Stoering’s work as an experimental physicist at LLNL spanned 35 years. His areas of research included: neutron cross section measurements, stellar X-ray sources characterization in the Space Physics Group, and multiple types of nuclear device emission measurements, particularly high resolution X-ray spectrometry in L Division's Prompt Diagnostics Program. His earlier work necessitated frequent trips to Johnston Island and the Hawaiian island of Kauai in the Pacific, and his later work frequently took him to the Nevada Test Site and to Los Alamos, NM. Stoering retired from the Lab in 1987.

An active member of St. Joseph’s Parish in Fremont, he served as an usher there for many years. In his retirement, he enjoyed playing with his four grandchildren, socializing with friends, reading history and science books and listening to classical and 1940s “Big Band” music.

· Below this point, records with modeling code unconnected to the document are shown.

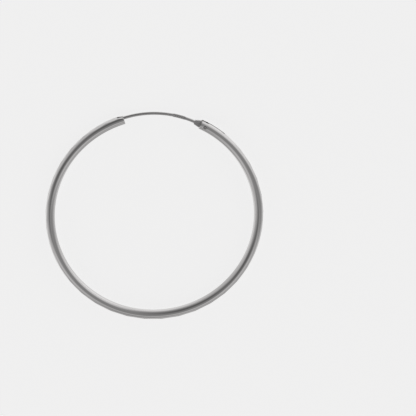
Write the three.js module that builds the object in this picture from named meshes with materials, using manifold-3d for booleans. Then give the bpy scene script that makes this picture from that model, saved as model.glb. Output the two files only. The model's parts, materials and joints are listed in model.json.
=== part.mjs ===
// Hinged hoop earring: a hollow silver tube bent to a circle and diamond cut round its outer side.
// A thin ear wire, hinged on a rivet in one end of the tube, closes the gap to the other end.
// Millimetres, +Z up. The hoop lies flat on the floor, with its axis along Z and its gap towards +Y.
// The origin is on the floor, under the middle of the hoop's footprint.

import * as THREE from 'three';
import { mergeVertices } from 'three/addons/utils/BufferGeometryUtils.js';
import Module from 'manifold-3d';

// Driving dimensions of the tube, whose section is a slight oval: its width runs outward and its
// height along the hoop's axis. Angles are in degrees round the hoop from +X.
const hoopOutside = 45;
const tubeWidth = 2;
const tubeHeight = 2.2;
const tubeWall = 0.3;
const hingeEndAngle = 64.2;
const openEndAngle = 107;

// Diamond cuts: a middle row of flats along the outer side of the tube, and a row on either side
// that is tilted away from it and interlocks with it
const facetsPerTurn = 39;
const middleFacetDepth = 0.14;
const sideFacetDepth = 0.09;
const sideFacetTilt = 22;
const smoothAtHinge = 4.2;

// Slanting cut across the outer side of the open end, deepest at the end, where the wire enters
const slantLength = 2.2;
const slantDepth = 0.5;

// Ear wire: a round wire bent a little tighter than the hoop. It leaves the fan on the tube's
// centreline and reaches the open end outside it, and both offsets count outward.
const wireDiameter = 0.6;
const wireTightening = 1.6;
const wireOffsetAtFan = -0.04;
const wireOffsetAtTip = 0.27;
const wireInsertion = 1;
const openingAngle = 70;

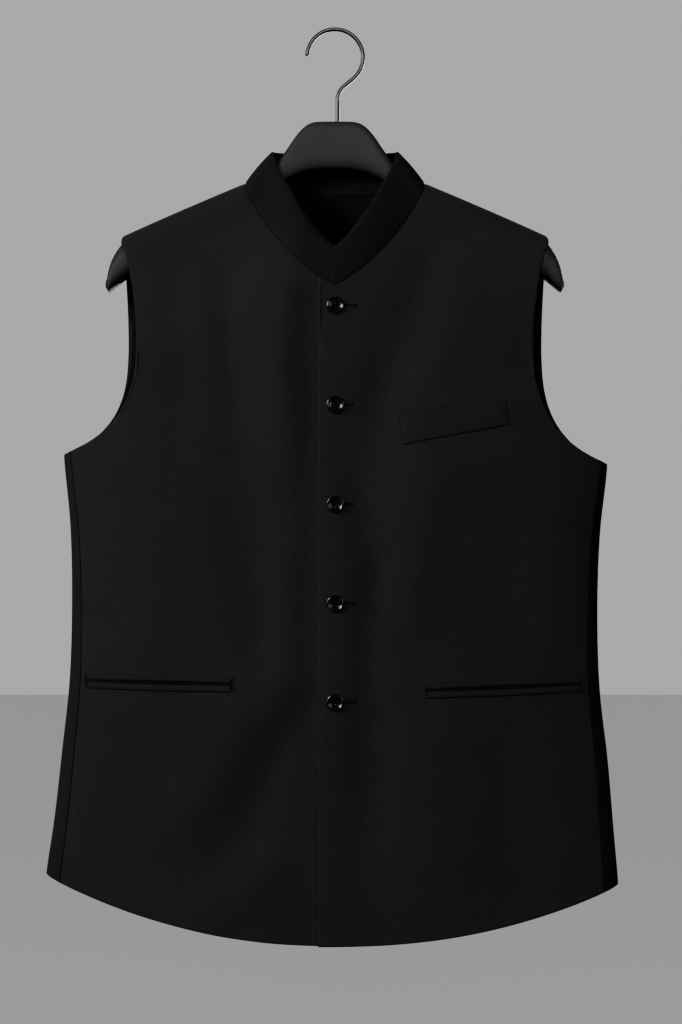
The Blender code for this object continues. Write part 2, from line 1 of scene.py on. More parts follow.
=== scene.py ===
# %% [markdown]
# # A nehru jacket on a hanger
#
# The jacket is a sleeveless one in fine black wool: two fronts that lap and
# button, two backs, and a stand-up collar, hung on a broad hanger. It is a
# lesson in making tailored cloth from formulas: one smooth form carries every
# panel, so all seams meet, and the creases are laid on that form.
#
# The imported model is loaded first. It fixes where everything is, and each cloth
# piece below stands for one of its plain solids.

# %% Load the frame
import math

import bpy
import numpy as np
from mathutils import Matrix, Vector


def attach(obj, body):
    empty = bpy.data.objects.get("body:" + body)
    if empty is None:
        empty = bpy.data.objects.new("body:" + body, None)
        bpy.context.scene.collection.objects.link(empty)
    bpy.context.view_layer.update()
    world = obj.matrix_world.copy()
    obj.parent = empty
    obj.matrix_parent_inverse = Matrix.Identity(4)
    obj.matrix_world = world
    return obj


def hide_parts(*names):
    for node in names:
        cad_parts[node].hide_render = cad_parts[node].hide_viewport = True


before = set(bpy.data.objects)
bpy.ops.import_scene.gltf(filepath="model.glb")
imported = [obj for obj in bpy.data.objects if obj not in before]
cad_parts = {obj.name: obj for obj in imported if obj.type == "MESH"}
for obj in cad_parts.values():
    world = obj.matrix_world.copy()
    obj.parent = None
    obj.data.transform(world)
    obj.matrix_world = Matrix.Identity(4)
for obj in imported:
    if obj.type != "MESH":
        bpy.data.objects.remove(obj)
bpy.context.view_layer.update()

# %% [markdown]
# ## Small tools for curves and meshes
#
# Tailoring is drawn with smooth curves through a few marked points. A short
# table holds the points, and a cubic between each pair of rows joins them
# without a corner. The alternative, a long list of points, would be exact but
# could not be read or changed.


# %% Tables and smooth curves
def table(columns, *rows):
    """A short table as named columns of numbers."""
    return dict(zip(columns.split(), np.array(rows, float).T))


def through(at, places, values):
    """A cubic between each pair of rows, with the slope of the neighbours' average."""
    slope = np.gradient(values, places)
    i = np.clip(np.searchsorted(places, at) - 1, 0, len(places) - 2)
    span = places[i + 1] - places[i]
    t = np.clip((at - places[i]) / span, 0, 1)
    start = (1 + 2 * t) * (1 - t) ** 2 * values[i] + t * (1 - t) ** 2 * span * slope[i]
    end = t**2 * (3 - 2 * t) * values[i + 1] + t**2 * (t - 1) * span * slope[i + 1]
    return start + end


def ease(t):
    """0 to 1 with no slope at either end: 3 t squared minus 2 t cubed."""
    t = np.clip(t, 0, 1)
    return t * t * (3 - 2 * t)


def unit(vectors):
    """Each vector divided by its length."""
    return vectors / np.maximum(np.linalg.norm(vectors, axis=-1, keepdims=True), 1e-12)


def lengths(points):
    """Length along a path up to each of its points, from 0."""
    steps = np.linalg.norm(np.diff(points, axis=0), axis=1)
    return np.concatenate([[0], np.cumsum(steps)])


# %% Meshes and objects
def as_mesh(name, points, faces):
    """A smooth-shaded mesh from any array of points and a list of faces."""
    mesh = bpy.data.meshes.new(name)
    points = np.asarray(points).reshape(-1, 3).tolist()
    mesh.from_pydata(points, [], faces.tolist() if isinstance(faces, np.ndarray) else faces)
    mesh.shade_smooth()
    return mesh


def quads(index):
    """The four corners of every cell of a net of point numbers."""
    cells = [index[:-1, :-1], index[:-1, 1:], index[1:, 1:], index[1:, :-1]]
    return np.stack(cells, axis=-1).reshape(-1, 4)


def skin(rings):
    """The four corners of every cell between closed rings of point numbers."""
    after = np.roll(rings, -1, axis=1)
    return np.stack([rings[:-1], rings[1:], after[1:], after[:-1]], axis=-1).reshape(-1, 4)


def shell(index, rings):
    """Faces of a net, of the same net behind it, and of the rim's rings between."""
    cells = quads(index)
    return np.concatenate([cells, cells[:, ::-1] + index.size, skin(rings)])


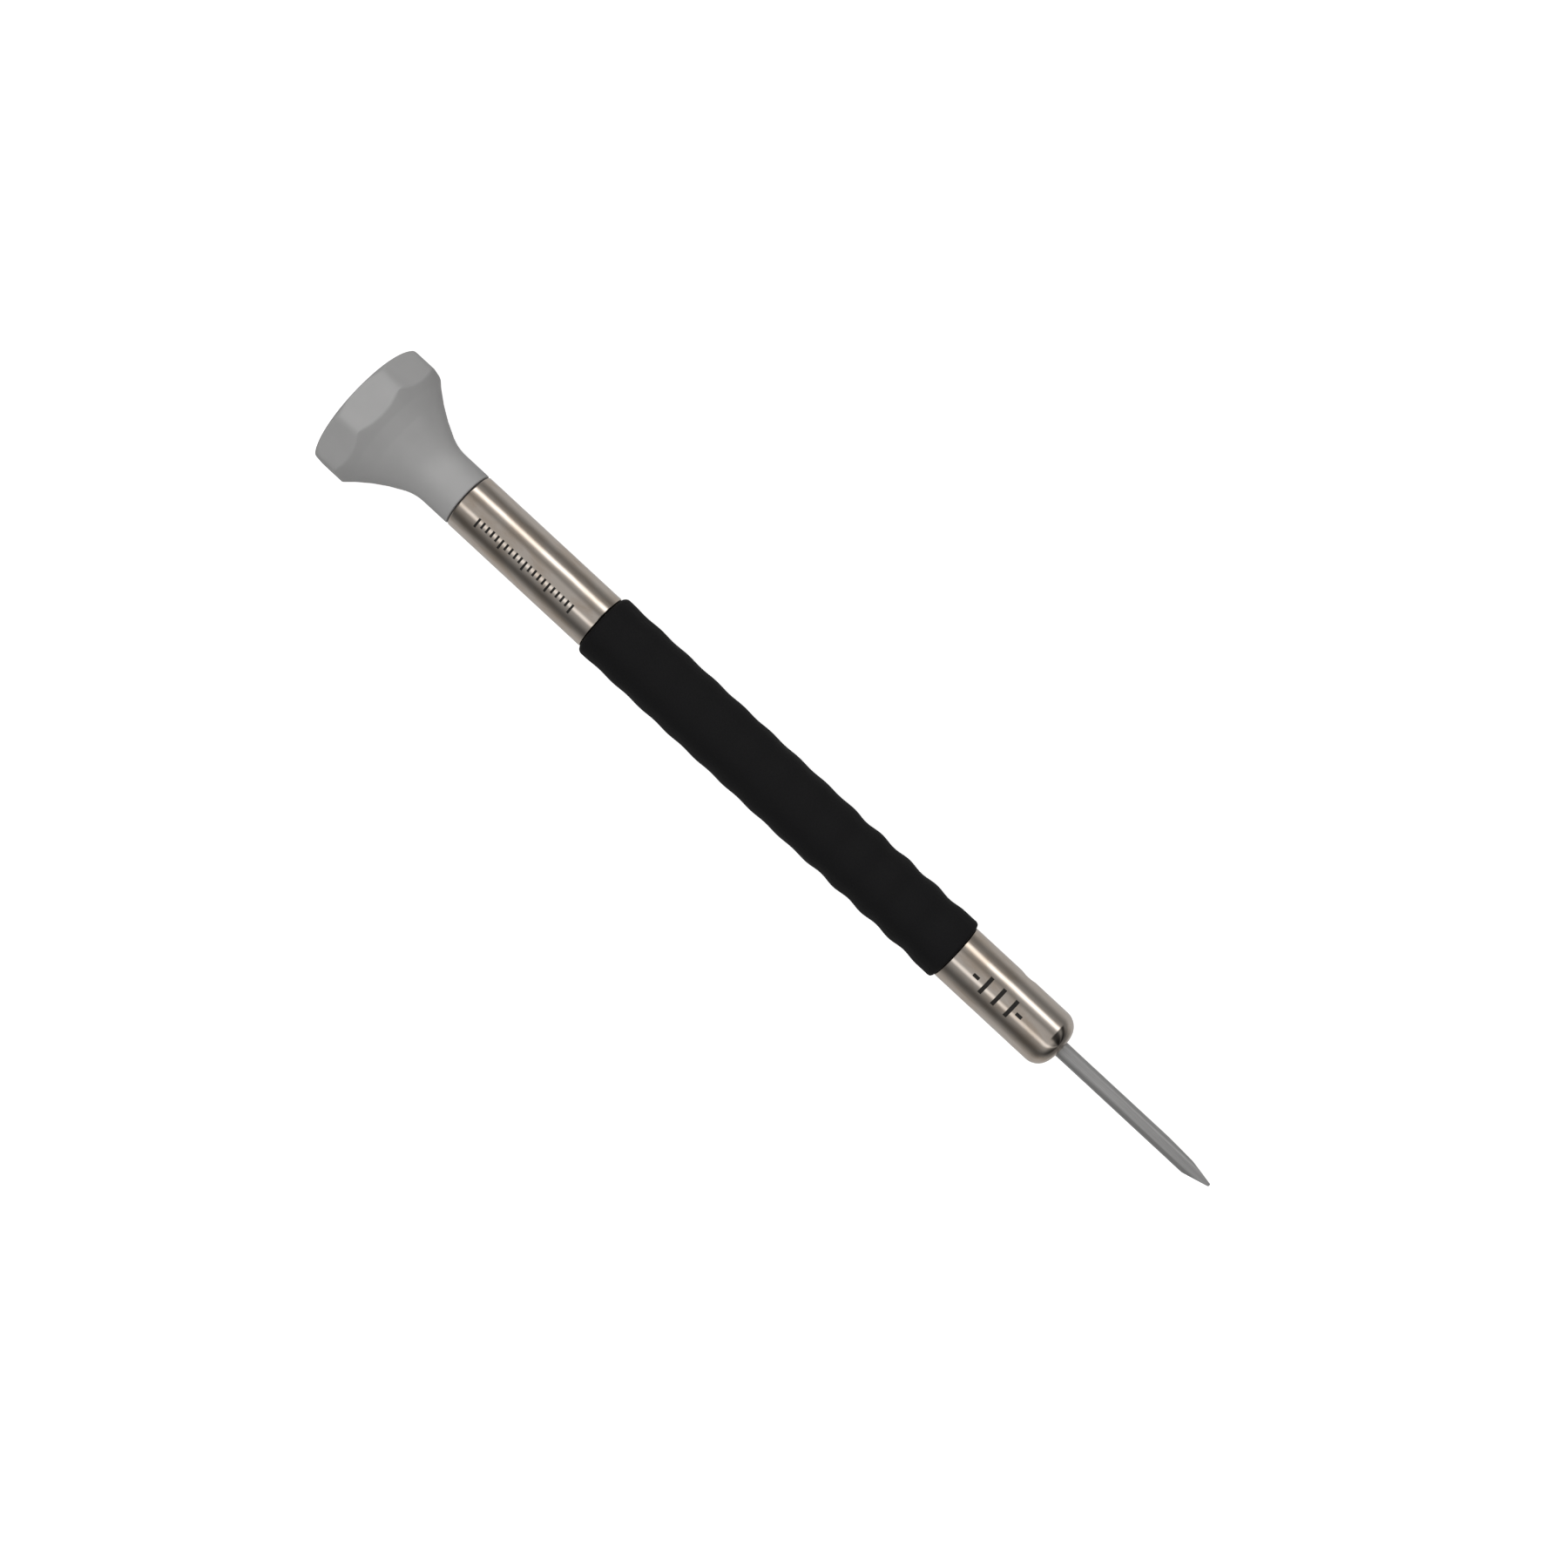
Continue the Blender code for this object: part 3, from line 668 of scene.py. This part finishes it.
class WATCHSCREWDRIVER_OT_head_shell(bpy.types.Operator):
    """Builds the grey head: a turned trumpet whose rim is cut to flats, with soft moulded edges"""

    bl_idname = "watchscrewdriver.head_shell"
    bl_label = "Head Shell"

    def execute(self, context):
        head = settings("screwdriver_head")
        handle = settings("screwdriver_handle")
        lowest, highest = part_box("head_shell")
        flat_radius = (highest.y - lowest.y) / 2 / MM
        rim_radius = reach("head_shell")
        end = span("head_shell")[1]
        neck = reach("rear_barrel")

        # The flare's wide arc leaves the rim and meets the neck's arc in one smooth line.
        slope = head.neck_blend_angle
        join_x = end - head.neck_straight - head.neck_blend_radius * math.sin(slope)
        join_r = neck + head.neck_blend_radius * (1 - math.cos(slope))
        along, out = head.rim_height - join_x, rim_radius - join_r
        wide = (along**2 + out**2) / (2 * (along * math.sin(slope) + out * math.cos(slope)))
        centre = (join_x + wide * math.sin(slope), join_r + wide * math.cos(slope))
        rim_angle = math.atan2(rim_radius - centre[1], head.rim_height - centre[0]) % FULL_TURN
        wide_turn = math.degrees(1.5 * math.pi - slope - rim_angle)

        cap_seat = reach("finger_cap") + FIXED_GAP
        ring = reach("bearing_outer_ring") + FIXED_GAP
        bush = reach("neck_bush") + FIXED_GAP
        cap_end = flange_end() + FIXED_GAP
        ring_end = span("bearing_outer_ring")[1] + FIXED_GAP
        bush_start = span("neck_bush")[0] - FIXED_GAP
        passage = bore("head_shell")
        outline = [
            (0, rim_radius - head.rim_rounding),
            Arc((head.rim_rounding, rim_radius - head.rim_rounding), 90),
            (head.rim_height, rim_radius),
            Arc(centre, -wide_turn),
            Arc((end - head.neck_straight, neck + head.neck_blend_radius), -math.degrees(slope)),
            (end, neck, handle.edge_rounding),
            (end, bush), (bush_start, bush), (bush_start, passage), (ring_end, passage),
            (ring_end, ring), (cap_end, ring), (cap_end, cap_seat), (0, cap_seat),
        ]
        bm = drawn(outline)
        divide(bm, SCALLOP_STEP, -WELD, head.rim_height + SCALLOP_REACH)
        spun(bm, HEAD_STEPS)

        pitch = FULL_TURN / head.sides
        for vertex in bm.verts:
            radius = math.hypot(vertex.co.y, vertex.co.z)
            if radius < cap_seat + WELD:
                continue
            angle = math.atan2(vertex.co.y, vertex.co.z) % pitch
            nearest, next_one = sorted((angle, pitch - angle))
            limit = soft_min(
                flat_radius / math.cos(nearest), flat_radius / math.cos(next_one),
                head.edge_softness,
            )
            kept = soft_min(radius, limit, head.edge_softness) / radius
            vertex.co.y *= kept
            vertex.co.z *= kept
        add_piece("trumpet_head", bm, ["abs"], "head_shell")
        return {"FINISHED"}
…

Throughout his life, he was interested in learning and expanding his understanding of things. He had an extremely quick wit and sense of humor that entertained friends and family alike.

He is survived by his wife, Margaret (Peggy), his brother, Neil, his daughters, Donna and Marla, his son, Mark and four grandchildren.

Family and friends are invited to attend two services. A rosary and vigil service with music will be held at 6 p.m. Thursday, Jan. 27, in St. Joseph’s Old Mission Church on Mission Blvd. in Mission San Jose, Fremont (Note: the side entrance only will be open). A funeral mass will be conducted at 11 a.m. on Friday, Jan. 28, in St Joseph’s main church, 43148 Mission Blvd., Fremont. A reception will follow in the church hall.

In lieu of flowers, the family suggests that a donation be made in Stoering’s name to either the Alzheimer’s Association or the Paralyzed Veterans of America.